Whitmer has called for $2.5 billion a year in new road and bridge repair funding and continued her sales pitch Monday after inspecting a deteriorating bridge in Lansing’s REO Town neighborhood.
Officials were forced to reduce truck weight limits on the Elm Street bridge, which spans the Red Cedar River and is a conduit to a local General Motors Co. plant, because of cracks, leaching crumbling concrete and broken, exposed “strand” roping.
“This is one of our major ways to cross the river,” Mayor Andy Schor told reporters. “If you can’t cross here, people are not getting to REO Town, across town.”
The bridge is slated to be reconstructed by 2022, but officials say demand far outweighs funding.

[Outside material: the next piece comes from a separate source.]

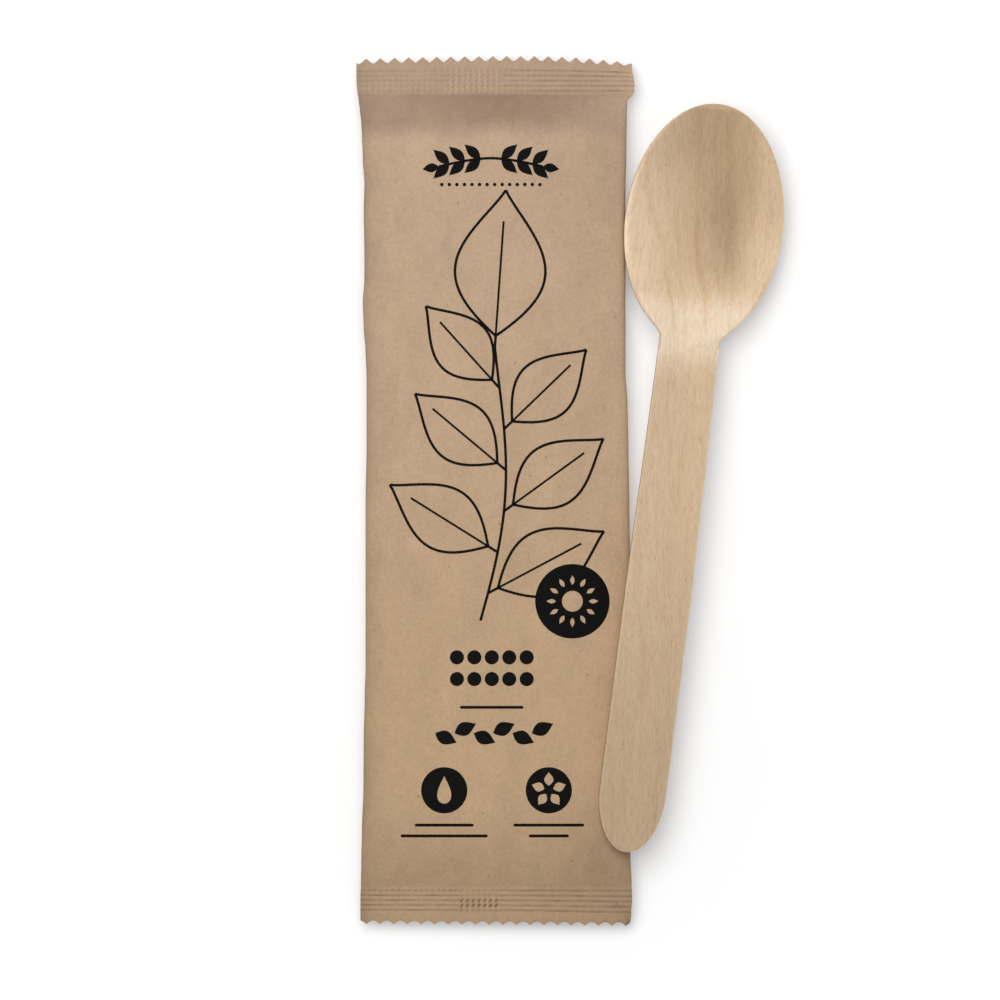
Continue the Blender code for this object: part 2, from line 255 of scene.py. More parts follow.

It’s the only one of Lansing’s five “critical” needs bridges that won funding this year through a Local Bridge Program.
Local governments in the mid-Michigan region requested a combined $44 million in bridge funding from the state but qualified for $8 million, said Michigan Department of Transportation Deputy Bridge Engineer Rebecca Curtis.
Statewide, local governments applied for between $250 million and $300 million in bridge funding but the department was only able to provide roughly $48 million, including about $14 million in federal dollars, Curtis said.
Michigan has 53 other bridges that are closed because of poor condition and is reporting about “one critical finding” to the federal government every two weeks, she said.
“I think it’s important to know how serious this infrastructure crisis is,” Whitmer told reporters after inspecting the Lansing bridge with a hard hat and testing hammer. “We’re closing down bridges. We are weight-restricting bridges like this one here.”